COLUMN: Oh, what to do with these hypocritical liberals

Nicole Asmussen Columnist

It’s funny what things seem to tick off liberals — Donald Rumsfeld not personally signing letters, John Ashcroft reading library records, President Bush saying “nuke-u-ler,” Newt Gingrich existing, the United States actually enforcing UN resolutions and Christmas.

It’s also strange what seems to not upset them. Let me explain.

Whenever I complain about how my professors are liberals, someone always says to me, “Isn’t college all about having your opinions challenged?” or “The purpose of a college education is to be exposed to a diversity of viewpoints.”

Invariably, this person is also a liberal, yet I have never once heard a liberal lament about having his or her own opinions merely validated and not challenged. Nor have I ever seen a liberal organize a protest, wave a hand-made sign, or burn a class schedule while demanding greater diversity of viewpoints in the classroom.

And this is certainly not because of the abundance of conservative professors at Iowa State. It is well known that academics in general tend to lean left. But consider these numbers: Of the 27 ISU political science professors listed on the department’s Web page, one is a registered Republican. One. (Let it also be noted that this particular individual is actually a professor in a different department, but he teaches a course that is cross-listed as a political science course.) True, it is only one department, but it is arguably the department most in need of political diversity and balance.

Some may also argue that not everyone takes a political science course. Every student does take a U.S. diversity course, though. Of the 89 professors listed on the schedule of classes as teaching a U.S. diversity course in fall 2004 or spring 2005, only two are registered Republicans.

The whole point of the U.S. diversity requirement is to make sure that students cannot graduate from Iowa State without having been exposed to diversity. I’m not sure if a liberal student could be exposed to diversity even if he of she tried!

I suppose that my liberal peers could have claimed ignorance up to this point. But now that they know the magnitude of the imbalance, what will they do? Will they organize a conservative coming out day to promote tolerance? Will they print T-shirts depicting a red, white and blue elephant above the words “It’s OK with me?” What will they demand of the administration? Affirmative action for Republican faculty? Conservative sensitivity training?

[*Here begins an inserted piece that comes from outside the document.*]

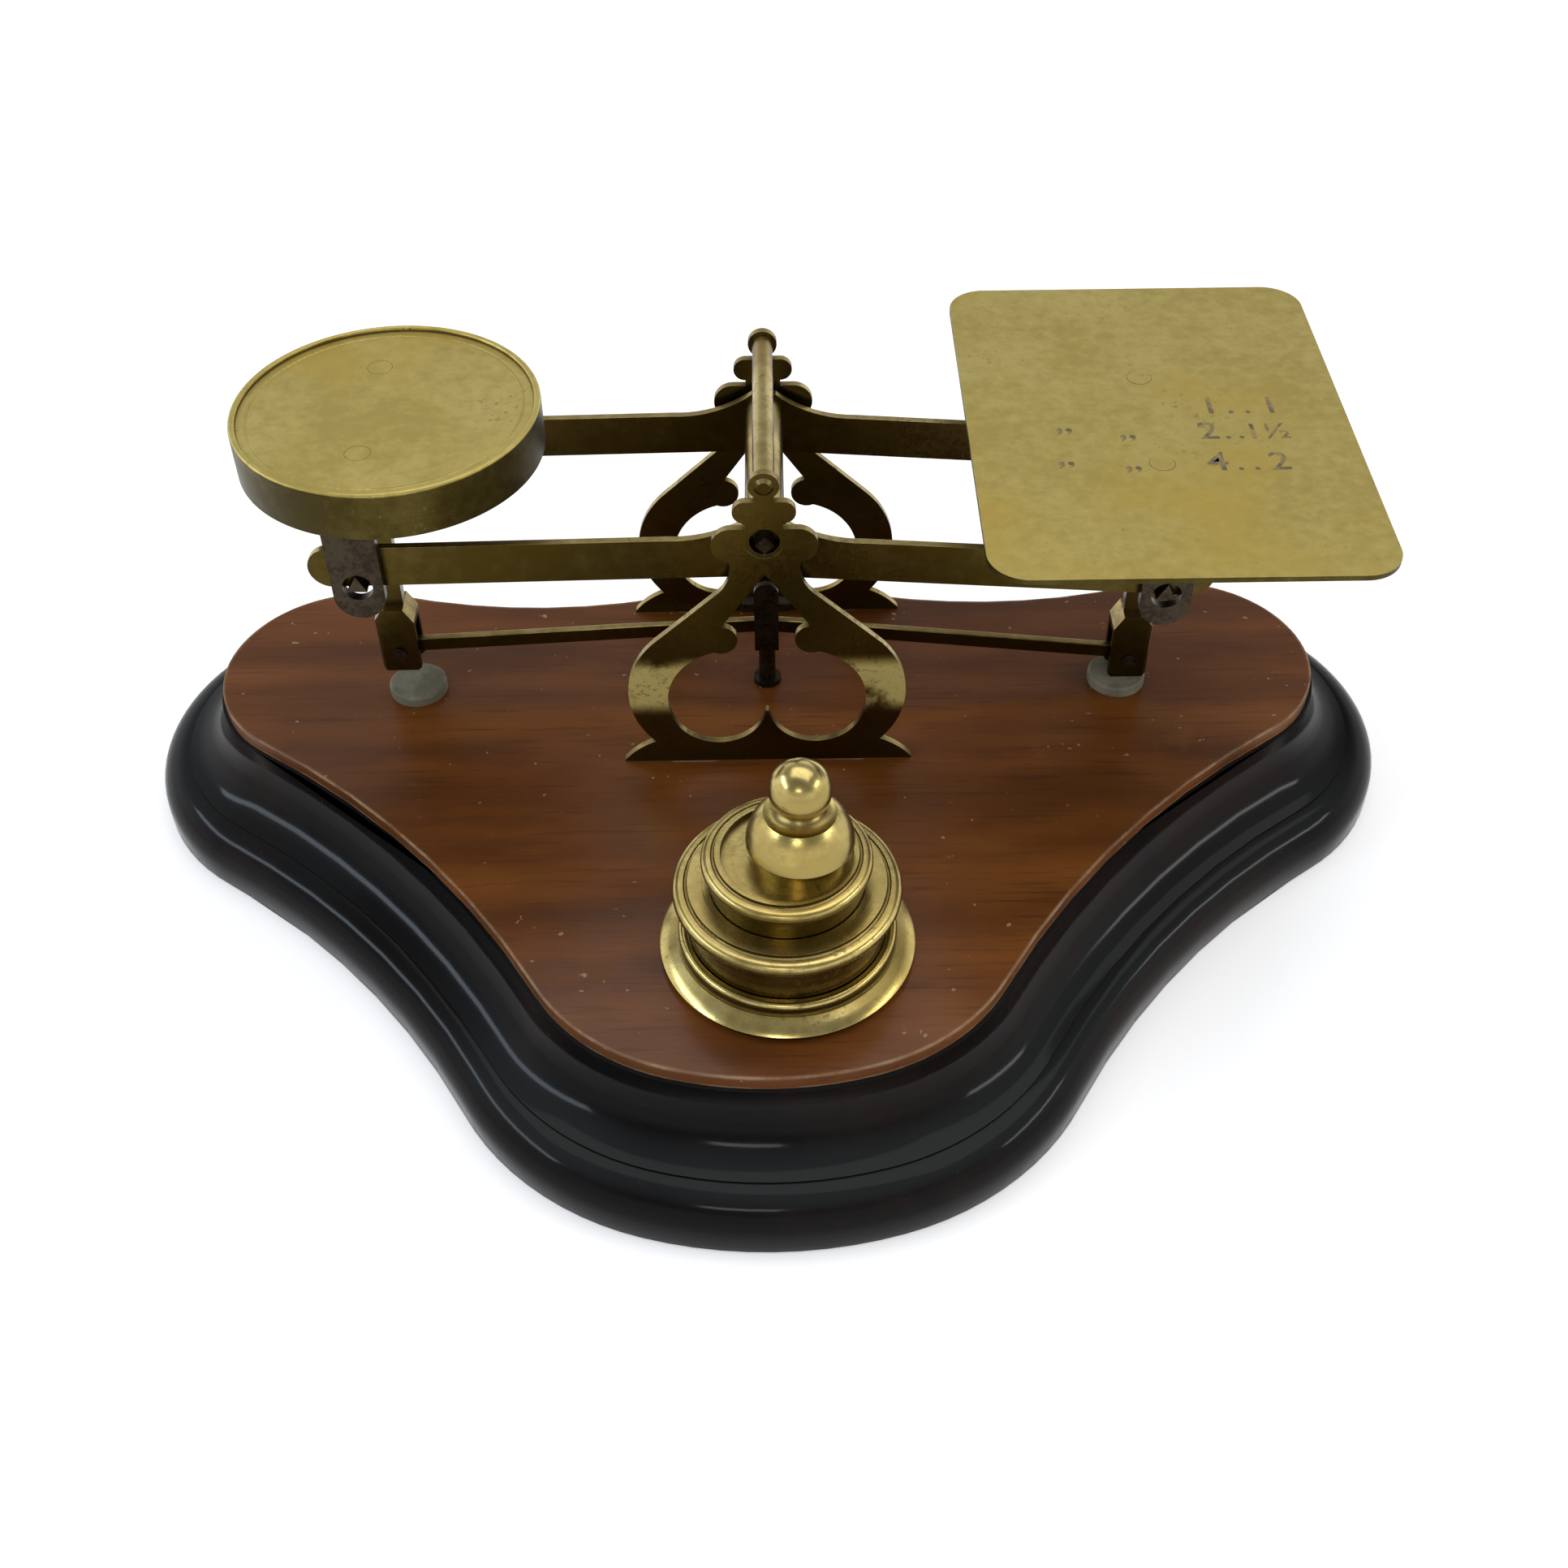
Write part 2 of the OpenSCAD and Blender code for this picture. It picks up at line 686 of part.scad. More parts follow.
// lowest weight: a stepped flange with a bead round its dish
flange_edge = [1.3, 0.5];
flange_step = [2.5, 2.2];
flange_top = 3.4;
bead1_r = 0.8;
module weight_foot() {
    r = weight_r;
    turned() difference() {
        union() {
            polygon([[0, 0], [r - flange_edge[0], 0], [r - flange_edge[1], flange_edge[1] / 2],
                     [r, flange_edge[0]], [r - flange_edge[1], flange_edge[0] + flange_edge[1]],
                     [r - flange_edge[0], flange_step[1]],
                     [r - flange_step[0], (flange_step[1] + flange_top) / 2],
                     [r - flange_step[0], flange_top], [0, flange_top]]);
            square([dish1_r + lip_w - bead1_r / 2, dish1_z + bead1_r - lap]);
            translate([dish1_r + lip_w - bead1_r / 2, dish1_z]) circle(r = bead1_r);
        }
        translate([0, dish1_z]) square([dish1_r, 2 * lip_w]);
    }
}
// middle weights: a drum under a wide rim with a rounded edge and a scribed line
module drum(foot_r, foot_z, rim_r, edge_r, rim_top, dish_r, dish_z) {
    difference() {
        union() {
            translate([0, foot_z]) square([foot_r - foot_play, rim_top - edge_r - foot_z]);
            translate([0, rim_top - 2 * edge_r]) square([rim_r - edge_r, 2 * edge_r]);
            translate([rim_r - edge_r, rim_top - edge_r]) circle(r = edge_r);
            translate([0, rim_top - edge_r]) square([rim_r - 2 * edge_r, edge_r + scribe_r]);
        }
        translate([rim_r - 2 * edge_r + scribe_r, rim_top]) circle(r = scribe_r);
        translate([0, dish_z]) square([dish_r, 2 * lip_w]);
    }
}
rim1_r = 16.6;
rim1_edge = 1.1;
rim1_top = 13.6;
rim2_r = 12.3;
rim2_edge = 1;
rim2_top = 19.4;
module weight_large() {
    turned() drum(dish1_r, dish1_z, rim1_r, rim1_edge, rim1_top, dish2_r, dish2_z);
}
module weight_small() {
    turned() drum(dish2_r, dish2_z, rim2_r, rim2_edge, rim2_top, dish3_r, dish3_z);
}
// top weight: a drum, a dome hollowed to a neck, and a ball
stub_r = 6.4;
dome_z = 22.3;
dome_r = 7.75;
dome_edge = 0.4;
gorge_c = [4.4, 29.6];
gorge_r = 2.1;
gorge_z = 27;
ball_r = 4.45;
ball_z = 31.9;
module weight_knob() {
    translate([knob_off, 0, 0]) turned() {
        translate([0, dish3_z]) square([stub_r, dome_z - dish3_z]);
        difference() {
            union() {
                translate([0, dome_z - dome_edge]) square([dome_r - dome_edge, 2 * dome_edge]);
                translate([dome_r - dome_edge, dome_z]) circle(r = dome_edge);
                intersection() {
                    translate([0, dome_z - dome_edge]) circle(r = dome_r);
                    translate([0, dome_z]) square(2 * dome_r);
                }
            }
            translate(gorge_c) circle(r = gorge_r);
        }
        translate([0, gorge_z]) square([gorge_c[0] - gorge_r, ball_z - gorge_z]);
        intersection() {
            translate([0, ball_z]) circle(r = ball_r);
            translate([0, gorge_z]) square(3 * ball_r);
        }
    }
}

plinth();
panel();
frame_front();
frame_rear();
tie_rod();
post();
post_pin();
buffer_left();
buffer_right();
beam_front();
beam_rear();
beam_sleeve();
middle_knife();
end_knives();
stay();
pan_yoke();
pan_bearings();
pan_pin();
pan();
pan_rivets();
plate_yoke();
plate_bearings();
plate_pin();
letter_plate();
plate_rivets();
weight_foot();
weight_large();
weight_small();
weight_knob();
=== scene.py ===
import math

import bpy
from mathutils import Euler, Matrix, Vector


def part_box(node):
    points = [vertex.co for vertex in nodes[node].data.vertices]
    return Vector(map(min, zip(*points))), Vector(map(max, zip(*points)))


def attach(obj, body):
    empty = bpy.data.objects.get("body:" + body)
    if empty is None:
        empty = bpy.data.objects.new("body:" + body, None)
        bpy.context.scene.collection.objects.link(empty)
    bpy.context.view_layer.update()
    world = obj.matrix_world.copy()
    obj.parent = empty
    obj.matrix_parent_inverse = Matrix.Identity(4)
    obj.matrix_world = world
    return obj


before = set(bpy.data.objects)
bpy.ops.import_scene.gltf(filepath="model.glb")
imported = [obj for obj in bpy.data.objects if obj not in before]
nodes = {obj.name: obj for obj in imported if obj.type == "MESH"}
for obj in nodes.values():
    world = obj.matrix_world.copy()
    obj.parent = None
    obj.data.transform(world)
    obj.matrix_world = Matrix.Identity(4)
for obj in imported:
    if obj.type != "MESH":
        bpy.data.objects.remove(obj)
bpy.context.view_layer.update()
mm = 0.001
print("frame loaded:", len(nodes), "nodes")


# Shader maths

class Wire:
    # one socket, so that masks and amounts can be written as plain expressions
    def __init__(self, finish, socket):
        self.finish = finish
        self.socket = socket

    def maths(self, operation, first, second):
        return self.finish.add("ShaderNodeMath", {"operation": operation}, {0: first, 1: second})

    def __add__(self, other):
        return self.maths("ADD", self, other)

    def __radd__(self, other):
        return self.maths("ADD", other, self)

    def __sub__(self, other):
        return self.maths("SUBTRACT", self, other)

    def __rsub__(self, other):
        return self.maths("SUBTRACT", other, self)

    def __mul__(self, other):
        return self.maths("MULTIPLY", self, other)

    def __rmul__(self, other):
        return self.maths("MULTIPLY", other, self)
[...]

My guess is that they will do nothing. Not because they do not care about diversity. They most certainly do, but only diversity of the most superficial kind, dealing with gender and race, not genuinely distinct views of human nature, the role of government and the ends of man.

As for having one’s opinions challenged, liberals think that only certain opinions ought to be rebuked. In their minds, the college experience is intended to turn country bumpkins into cosmopolitan sophisticates; born-again creationist fanatics into skeptical Darwinist agnostics; warmongering resource-gobbling capitalists into peace-loving tree-hugging activists; and racist sexist, homophobes into tolerant accepting progressives.

If my liberal peers are content with such a farcical understanding of conservatives, I say fine. Leave them be.

After all, it’s not I who is still utterly confused as to how President Bush won re-election. I don’t make ridiculously absurd statements like “Republicans want women pregnant, barefoot and in the kitchen,” and “They’re more afraid of seeing two men kissing than (insert your favorite Bush-induced calamity here).” I’m perfectly content with my political opposition being ignorant of conservative philosophy and ill-equipped to refute it. The fact that their own ignorance is by and large self-inflicted makes their befuddlement all the more amusing.

And to think it does not upset them in the least.